Если ребенок узнает о своем отце от его любовницы, можно ли такое простить?
И кому из них это не прощалось? Нет, не отцу, а его любовнице.
Если отец сам подтолкнул Цицерона к Розе Циммер – с тем чтобы тот сообща с этой безумной еврейкой взялся за изучение собственного отца, – то кто тогда, интересно, должен был заниматься изучением Дианы Лукинс? Кто запечатлел бы черты ее личности, кто уберег бы их от забвения? Разумеется, сама идея, что Роза и Цицерон будут совместно решать головоломку под названием “Дуглас”, начисто исключала существование Дианы Лукинс. Для нее просто не оставалась места в этой головоломке.
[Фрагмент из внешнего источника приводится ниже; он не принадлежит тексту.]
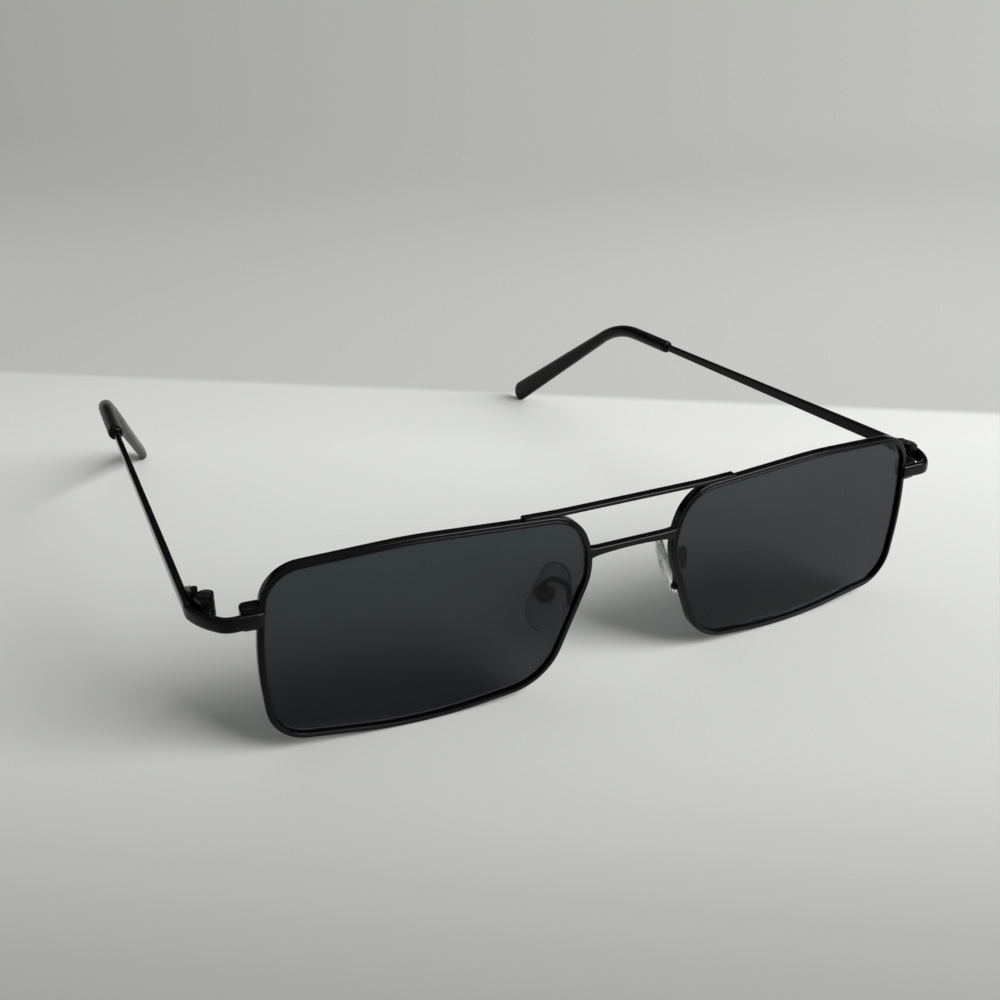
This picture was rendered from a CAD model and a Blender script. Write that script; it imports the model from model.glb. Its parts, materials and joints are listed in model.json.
import json
import math

import bmesh
import bpy
from mathutils import Matrix, Vector


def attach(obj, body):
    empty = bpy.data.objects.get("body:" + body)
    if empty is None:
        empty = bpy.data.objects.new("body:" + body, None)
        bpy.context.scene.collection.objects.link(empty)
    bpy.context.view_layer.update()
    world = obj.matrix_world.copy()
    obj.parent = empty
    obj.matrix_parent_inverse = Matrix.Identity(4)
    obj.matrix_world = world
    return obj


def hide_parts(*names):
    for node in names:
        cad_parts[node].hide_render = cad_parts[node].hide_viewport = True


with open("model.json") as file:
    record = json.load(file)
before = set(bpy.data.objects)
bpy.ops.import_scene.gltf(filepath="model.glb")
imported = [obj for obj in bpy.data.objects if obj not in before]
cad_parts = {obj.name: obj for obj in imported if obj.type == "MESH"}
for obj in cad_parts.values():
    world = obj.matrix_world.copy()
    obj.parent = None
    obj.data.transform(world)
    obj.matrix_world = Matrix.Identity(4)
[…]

О Диане Лукинс не мог бы свидетельствовать никто, кроме ее сына. Того самого сына, который, если бы и вздумал взяться за такую задачу, если бы решился вникнуть в ее униженное положение, постигнуть его до самых глубин, с воплями убежал бы прочь. Существование Дианы Лукинс было одновременно слишком тяжелым и слишком легким, чтобы мальчик мог считать его зеркалом собственных возможностей.
Конечно, Цицерон изучал и мать. Как только он понял, что получает при этом удовольствие, он начал изучать все подряд. И оказалось, что у Дианы Лукинс все-таки есть собственный язык и есть даже собственные влечения. Они не исчезли даже после того, как она заболела. Цицерон улавливал приметы страсти в подслушанных обрывках телефонных разговоров, в непристойном пережевывании сплетен, в том рабском восторге, с каким мать смаковала определенные темы. Ей нравилось обсуждать чужую сексуальную жизнь. Нравилось говорить о чужой смерти – так она получала подтверждение тому, что сама пока жива. Цицерон примечал все – и то, какие газеты и журналы она приносит домой, и то, как усердно она вчитывается в некоторые грязные статейки о выдуманных скандалах. Она и слышать не хотела о тех происшествиях, с которыми ежедневно сталкивался ее муж в реальности, зато если шла речь о преступлениях, совершенных кинозвездами, то выяснялось, что Диана Лукинс просто обожает преступления.
Цицерон не делал лишь одного: он ничем не показывал, что вообще видит Диану. Он не подавал виду, что наблюдает за ней, что запоминает свои наблюдения, что это каким-то образом его касается. Наоборот, он надевал маску мальчишеской беспечности, невнимательности к материнскому “измерению” жизни: вести себя как-то иначе значило подвергаться слишком высокому риску. Он наблюдал, бросая на мать немые взгляды. Для виду с жадностью поедал бутерброды, предоставляя ей убирать за ним корки. Ждал приказа вымыть руки и пробурчать “спасибо”, а потом бросал учебники и скороговоркой сообщал, что уже сделал все уроки на каникулах, после чего выбегал из родительского дома и шел к Розе Циммер – учиться у нее искусству орудовать языком.